Although the parallelism of our approach involved an additional cost, but still negligible, for a relatively small size of the dividend (\(3.10^{4}\) and \(5.10^{5}\)), it comes very close to linear speed-up in the case of large dividend (\(3.10^{6}\) and \(5.10^{8}\)). Thus, experiments show that our approaches are more optimal when processing tolerant and stratified division over a parallel framework. Our approach is proved to be more efficient than some recent research, using highly-parallel new techniques, namely MapReduce framework [14].

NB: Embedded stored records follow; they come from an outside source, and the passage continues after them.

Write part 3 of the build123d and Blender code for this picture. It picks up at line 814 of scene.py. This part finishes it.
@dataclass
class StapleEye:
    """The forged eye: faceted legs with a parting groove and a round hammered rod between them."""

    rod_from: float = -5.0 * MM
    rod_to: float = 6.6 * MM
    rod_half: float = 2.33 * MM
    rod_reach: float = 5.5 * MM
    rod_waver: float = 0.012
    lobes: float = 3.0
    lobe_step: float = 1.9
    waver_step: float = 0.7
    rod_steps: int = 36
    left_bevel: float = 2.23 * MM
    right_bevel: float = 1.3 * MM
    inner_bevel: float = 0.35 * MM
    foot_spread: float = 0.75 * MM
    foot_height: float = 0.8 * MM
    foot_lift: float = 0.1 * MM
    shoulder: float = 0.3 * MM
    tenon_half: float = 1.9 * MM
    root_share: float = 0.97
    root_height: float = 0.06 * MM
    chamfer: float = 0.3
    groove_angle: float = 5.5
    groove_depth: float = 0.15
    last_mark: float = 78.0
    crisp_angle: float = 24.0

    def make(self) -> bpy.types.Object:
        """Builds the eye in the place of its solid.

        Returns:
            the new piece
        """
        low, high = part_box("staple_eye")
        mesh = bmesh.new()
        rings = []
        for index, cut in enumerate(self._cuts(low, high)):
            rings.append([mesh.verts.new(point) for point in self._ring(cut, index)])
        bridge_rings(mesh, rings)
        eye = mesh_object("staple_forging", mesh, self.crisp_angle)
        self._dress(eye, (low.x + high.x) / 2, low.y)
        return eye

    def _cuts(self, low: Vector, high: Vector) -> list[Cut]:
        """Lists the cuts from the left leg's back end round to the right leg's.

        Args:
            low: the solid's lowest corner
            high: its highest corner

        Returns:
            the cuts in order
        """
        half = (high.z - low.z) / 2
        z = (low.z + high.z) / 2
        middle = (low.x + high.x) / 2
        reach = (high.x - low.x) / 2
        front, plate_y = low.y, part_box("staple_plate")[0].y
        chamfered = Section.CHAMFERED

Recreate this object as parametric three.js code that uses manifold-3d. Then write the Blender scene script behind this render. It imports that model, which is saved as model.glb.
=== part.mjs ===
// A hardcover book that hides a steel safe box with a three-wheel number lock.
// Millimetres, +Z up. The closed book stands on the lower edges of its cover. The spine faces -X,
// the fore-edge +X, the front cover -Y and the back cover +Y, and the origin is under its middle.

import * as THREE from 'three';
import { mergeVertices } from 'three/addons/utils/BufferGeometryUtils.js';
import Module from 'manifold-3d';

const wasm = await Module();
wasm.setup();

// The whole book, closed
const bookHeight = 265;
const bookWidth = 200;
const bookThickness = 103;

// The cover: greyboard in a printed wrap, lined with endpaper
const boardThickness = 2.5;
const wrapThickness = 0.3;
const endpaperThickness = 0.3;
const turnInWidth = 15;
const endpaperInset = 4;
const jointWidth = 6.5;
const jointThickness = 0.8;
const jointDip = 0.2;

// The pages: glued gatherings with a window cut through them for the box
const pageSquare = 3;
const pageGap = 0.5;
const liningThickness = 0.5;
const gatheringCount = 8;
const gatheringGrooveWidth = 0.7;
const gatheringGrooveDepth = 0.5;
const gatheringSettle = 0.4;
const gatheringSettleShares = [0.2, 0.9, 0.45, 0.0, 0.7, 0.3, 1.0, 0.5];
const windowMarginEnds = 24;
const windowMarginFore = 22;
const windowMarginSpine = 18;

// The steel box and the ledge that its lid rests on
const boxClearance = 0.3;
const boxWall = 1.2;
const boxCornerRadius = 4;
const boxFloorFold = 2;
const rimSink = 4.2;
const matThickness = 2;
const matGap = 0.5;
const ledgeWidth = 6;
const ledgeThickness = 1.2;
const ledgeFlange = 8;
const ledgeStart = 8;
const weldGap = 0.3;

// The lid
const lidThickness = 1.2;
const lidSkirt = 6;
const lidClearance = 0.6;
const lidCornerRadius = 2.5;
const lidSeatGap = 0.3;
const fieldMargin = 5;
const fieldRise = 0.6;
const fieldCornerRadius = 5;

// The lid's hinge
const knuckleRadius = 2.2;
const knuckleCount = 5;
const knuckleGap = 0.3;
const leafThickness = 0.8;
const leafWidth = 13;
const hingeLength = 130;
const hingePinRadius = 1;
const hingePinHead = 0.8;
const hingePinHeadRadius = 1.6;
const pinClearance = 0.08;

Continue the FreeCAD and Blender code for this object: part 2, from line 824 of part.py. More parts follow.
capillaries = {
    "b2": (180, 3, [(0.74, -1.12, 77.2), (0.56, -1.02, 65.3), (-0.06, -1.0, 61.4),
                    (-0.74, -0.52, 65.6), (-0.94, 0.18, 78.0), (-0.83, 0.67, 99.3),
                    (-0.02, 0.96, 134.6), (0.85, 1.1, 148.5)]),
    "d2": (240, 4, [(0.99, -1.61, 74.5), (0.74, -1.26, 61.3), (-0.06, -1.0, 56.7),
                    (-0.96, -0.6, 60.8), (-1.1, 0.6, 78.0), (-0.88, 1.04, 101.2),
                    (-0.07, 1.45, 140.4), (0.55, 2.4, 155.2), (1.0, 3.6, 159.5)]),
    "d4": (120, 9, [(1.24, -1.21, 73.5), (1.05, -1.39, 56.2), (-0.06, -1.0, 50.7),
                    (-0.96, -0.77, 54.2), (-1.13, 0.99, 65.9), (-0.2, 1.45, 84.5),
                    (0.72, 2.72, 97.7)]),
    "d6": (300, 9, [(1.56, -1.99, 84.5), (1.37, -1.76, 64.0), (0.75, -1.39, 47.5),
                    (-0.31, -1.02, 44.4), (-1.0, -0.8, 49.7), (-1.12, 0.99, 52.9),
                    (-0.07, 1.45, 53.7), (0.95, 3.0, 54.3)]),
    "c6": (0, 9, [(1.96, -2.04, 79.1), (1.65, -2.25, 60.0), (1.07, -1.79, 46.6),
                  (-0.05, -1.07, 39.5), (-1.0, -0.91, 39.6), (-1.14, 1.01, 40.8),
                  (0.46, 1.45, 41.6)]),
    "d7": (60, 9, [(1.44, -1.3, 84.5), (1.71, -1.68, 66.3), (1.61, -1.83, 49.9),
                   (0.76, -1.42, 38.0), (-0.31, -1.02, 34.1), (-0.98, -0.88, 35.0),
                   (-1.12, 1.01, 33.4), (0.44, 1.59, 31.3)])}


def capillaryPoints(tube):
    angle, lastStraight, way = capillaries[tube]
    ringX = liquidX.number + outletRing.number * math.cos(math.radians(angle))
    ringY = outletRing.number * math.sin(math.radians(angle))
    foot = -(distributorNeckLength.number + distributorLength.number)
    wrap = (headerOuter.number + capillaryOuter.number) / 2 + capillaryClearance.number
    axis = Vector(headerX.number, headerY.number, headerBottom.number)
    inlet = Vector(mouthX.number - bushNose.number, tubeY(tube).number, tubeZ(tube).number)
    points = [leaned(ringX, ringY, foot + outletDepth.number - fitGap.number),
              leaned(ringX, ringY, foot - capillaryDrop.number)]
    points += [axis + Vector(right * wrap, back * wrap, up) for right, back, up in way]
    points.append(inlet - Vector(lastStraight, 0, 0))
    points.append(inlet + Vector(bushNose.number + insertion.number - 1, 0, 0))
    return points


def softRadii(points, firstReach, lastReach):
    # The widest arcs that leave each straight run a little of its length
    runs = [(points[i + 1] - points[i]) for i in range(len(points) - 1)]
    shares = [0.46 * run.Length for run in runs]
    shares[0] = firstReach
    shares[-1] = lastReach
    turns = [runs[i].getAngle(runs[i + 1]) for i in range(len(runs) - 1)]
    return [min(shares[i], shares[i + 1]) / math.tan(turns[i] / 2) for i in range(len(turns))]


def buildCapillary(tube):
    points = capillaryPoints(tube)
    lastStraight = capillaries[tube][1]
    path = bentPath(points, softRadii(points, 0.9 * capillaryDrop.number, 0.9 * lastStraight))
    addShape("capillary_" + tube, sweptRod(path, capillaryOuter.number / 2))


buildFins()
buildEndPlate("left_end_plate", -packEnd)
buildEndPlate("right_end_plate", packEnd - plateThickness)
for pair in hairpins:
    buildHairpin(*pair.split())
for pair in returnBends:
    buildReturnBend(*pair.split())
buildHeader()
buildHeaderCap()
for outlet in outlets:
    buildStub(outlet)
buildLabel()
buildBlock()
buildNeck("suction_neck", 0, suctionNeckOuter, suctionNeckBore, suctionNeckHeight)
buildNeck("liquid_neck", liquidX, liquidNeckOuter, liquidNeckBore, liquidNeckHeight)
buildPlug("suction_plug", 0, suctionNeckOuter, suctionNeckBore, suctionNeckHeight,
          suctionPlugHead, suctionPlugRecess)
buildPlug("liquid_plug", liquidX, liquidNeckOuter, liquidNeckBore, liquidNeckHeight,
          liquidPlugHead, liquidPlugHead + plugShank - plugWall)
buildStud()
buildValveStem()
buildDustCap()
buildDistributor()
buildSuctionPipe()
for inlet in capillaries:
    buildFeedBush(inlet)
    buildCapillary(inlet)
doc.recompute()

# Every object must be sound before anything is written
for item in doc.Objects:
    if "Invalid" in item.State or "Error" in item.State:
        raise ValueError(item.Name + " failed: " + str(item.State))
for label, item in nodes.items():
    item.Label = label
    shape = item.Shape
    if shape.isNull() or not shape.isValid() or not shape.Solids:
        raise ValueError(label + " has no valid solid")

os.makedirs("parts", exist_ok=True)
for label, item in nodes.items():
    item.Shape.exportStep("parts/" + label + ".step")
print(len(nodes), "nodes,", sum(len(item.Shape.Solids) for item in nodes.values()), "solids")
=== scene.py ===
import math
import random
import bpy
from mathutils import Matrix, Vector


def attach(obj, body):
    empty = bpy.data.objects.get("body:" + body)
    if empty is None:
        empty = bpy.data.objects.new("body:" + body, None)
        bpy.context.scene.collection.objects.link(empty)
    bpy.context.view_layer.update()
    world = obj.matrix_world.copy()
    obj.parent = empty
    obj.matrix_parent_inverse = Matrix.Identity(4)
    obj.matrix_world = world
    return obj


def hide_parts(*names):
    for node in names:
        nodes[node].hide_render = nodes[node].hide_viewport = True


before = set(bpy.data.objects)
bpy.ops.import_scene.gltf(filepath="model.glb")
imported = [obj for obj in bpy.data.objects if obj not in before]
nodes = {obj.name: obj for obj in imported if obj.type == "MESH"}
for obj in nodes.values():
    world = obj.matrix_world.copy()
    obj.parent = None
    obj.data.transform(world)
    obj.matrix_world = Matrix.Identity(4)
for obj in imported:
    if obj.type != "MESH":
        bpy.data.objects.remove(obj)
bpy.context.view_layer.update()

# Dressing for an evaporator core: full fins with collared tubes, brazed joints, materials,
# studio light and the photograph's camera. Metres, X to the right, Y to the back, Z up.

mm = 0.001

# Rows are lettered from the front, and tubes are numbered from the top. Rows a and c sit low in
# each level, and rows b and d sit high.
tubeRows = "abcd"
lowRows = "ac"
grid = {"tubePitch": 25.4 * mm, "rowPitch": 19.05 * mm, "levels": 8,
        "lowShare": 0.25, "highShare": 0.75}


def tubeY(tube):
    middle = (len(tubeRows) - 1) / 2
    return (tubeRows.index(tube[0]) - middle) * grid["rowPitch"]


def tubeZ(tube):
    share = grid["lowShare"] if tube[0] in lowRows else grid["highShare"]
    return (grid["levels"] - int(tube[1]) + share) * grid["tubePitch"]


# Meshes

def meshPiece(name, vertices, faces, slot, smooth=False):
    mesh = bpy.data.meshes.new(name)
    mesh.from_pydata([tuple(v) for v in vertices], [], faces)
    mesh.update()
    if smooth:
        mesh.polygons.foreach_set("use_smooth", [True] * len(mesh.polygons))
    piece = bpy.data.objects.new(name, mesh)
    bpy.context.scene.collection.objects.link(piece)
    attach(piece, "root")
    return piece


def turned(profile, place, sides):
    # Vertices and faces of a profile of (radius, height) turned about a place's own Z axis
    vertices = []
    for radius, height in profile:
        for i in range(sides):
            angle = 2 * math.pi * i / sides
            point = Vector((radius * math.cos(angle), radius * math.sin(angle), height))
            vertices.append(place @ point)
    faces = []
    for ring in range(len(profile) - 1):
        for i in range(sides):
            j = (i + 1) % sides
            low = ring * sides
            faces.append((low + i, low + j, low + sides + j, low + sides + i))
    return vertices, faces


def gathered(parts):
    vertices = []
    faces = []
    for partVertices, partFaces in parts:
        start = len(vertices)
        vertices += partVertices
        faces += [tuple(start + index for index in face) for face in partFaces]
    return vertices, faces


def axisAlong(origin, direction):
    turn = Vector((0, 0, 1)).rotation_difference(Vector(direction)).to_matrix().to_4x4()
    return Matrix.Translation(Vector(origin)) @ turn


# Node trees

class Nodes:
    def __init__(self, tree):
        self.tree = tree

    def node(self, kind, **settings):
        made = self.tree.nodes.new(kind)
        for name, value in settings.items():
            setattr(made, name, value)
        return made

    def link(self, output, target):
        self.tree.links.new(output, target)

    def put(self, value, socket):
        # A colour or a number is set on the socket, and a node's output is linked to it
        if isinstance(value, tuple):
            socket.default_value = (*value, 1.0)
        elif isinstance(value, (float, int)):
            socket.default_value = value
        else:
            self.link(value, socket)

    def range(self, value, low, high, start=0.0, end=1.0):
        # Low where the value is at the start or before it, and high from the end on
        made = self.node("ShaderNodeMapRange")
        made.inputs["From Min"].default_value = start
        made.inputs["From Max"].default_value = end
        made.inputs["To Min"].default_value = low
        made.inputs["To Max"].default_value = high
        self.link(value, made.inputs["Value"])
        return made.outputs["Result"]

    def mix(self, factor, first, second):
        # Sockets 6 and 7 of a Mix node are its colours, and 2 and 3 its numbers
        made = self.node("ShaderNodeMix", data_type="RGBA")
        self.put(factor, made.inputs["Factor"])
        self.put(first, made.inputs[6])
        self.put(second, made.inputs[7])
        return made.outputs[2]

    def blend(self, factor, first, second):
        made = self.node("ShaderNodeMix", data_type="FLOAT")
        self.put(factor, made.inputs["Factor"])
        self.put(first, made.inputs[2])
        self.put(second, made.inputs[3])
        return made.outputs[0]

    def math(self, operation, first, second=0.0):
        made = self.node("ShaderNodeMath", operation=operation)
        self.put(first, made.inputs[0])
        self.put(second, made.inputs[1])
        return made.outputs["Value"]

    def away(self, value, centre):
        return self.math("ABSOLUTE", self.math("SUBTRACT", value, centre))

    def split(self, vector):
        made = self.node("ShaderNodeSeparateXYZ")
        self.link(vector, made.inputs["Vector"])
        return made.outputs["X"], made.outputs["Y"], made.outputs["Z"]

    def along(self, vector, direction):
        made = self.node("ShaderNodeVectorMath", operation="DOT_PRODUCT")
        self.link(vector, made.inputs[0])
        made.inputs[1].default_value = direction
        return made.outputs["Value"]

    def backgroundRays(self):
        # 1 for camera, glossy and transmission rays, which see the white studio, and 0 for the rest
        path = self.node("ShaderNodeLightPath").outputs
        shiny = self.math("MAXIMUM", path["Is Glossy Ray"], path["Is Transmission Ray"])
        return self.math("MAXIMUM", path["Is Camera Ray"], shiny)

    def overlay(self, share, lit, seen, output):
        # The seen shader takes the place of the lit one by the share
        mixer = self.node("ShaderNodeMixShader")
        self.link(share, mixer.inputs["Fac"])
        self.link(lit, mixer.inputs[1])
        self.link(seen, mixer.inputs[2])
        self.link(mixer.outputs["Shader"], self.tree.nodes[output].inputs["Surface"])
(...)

5 Conclusion and Perspectives

We have presented in this paper two new variants (G-H-D and S-H-D) of the basic Hash Division algorithm for computing some tolerant division operators (Quantitative tolerant division and Tolerant division involving layered preferences). We have conducted some experiments, particularly for large-sized relations, and compare execution time with the original approaches (nested loop algorithms) proposed for the tolerant division operators studied. We presented also a parallel approach of the new variants of hash-division algorithm for tolerant division. This parallel approach have a near-linear speed-up, especially for large tables. As expected, the performance obtained, both for sequential and parallel versions, are very interesting. We have been able to improve the response time of some queries by several orders of magnitude. This opens up many perspectives in some data analysis using universal quantification and handling preferences over very large volumes of both usual and fuzzy data.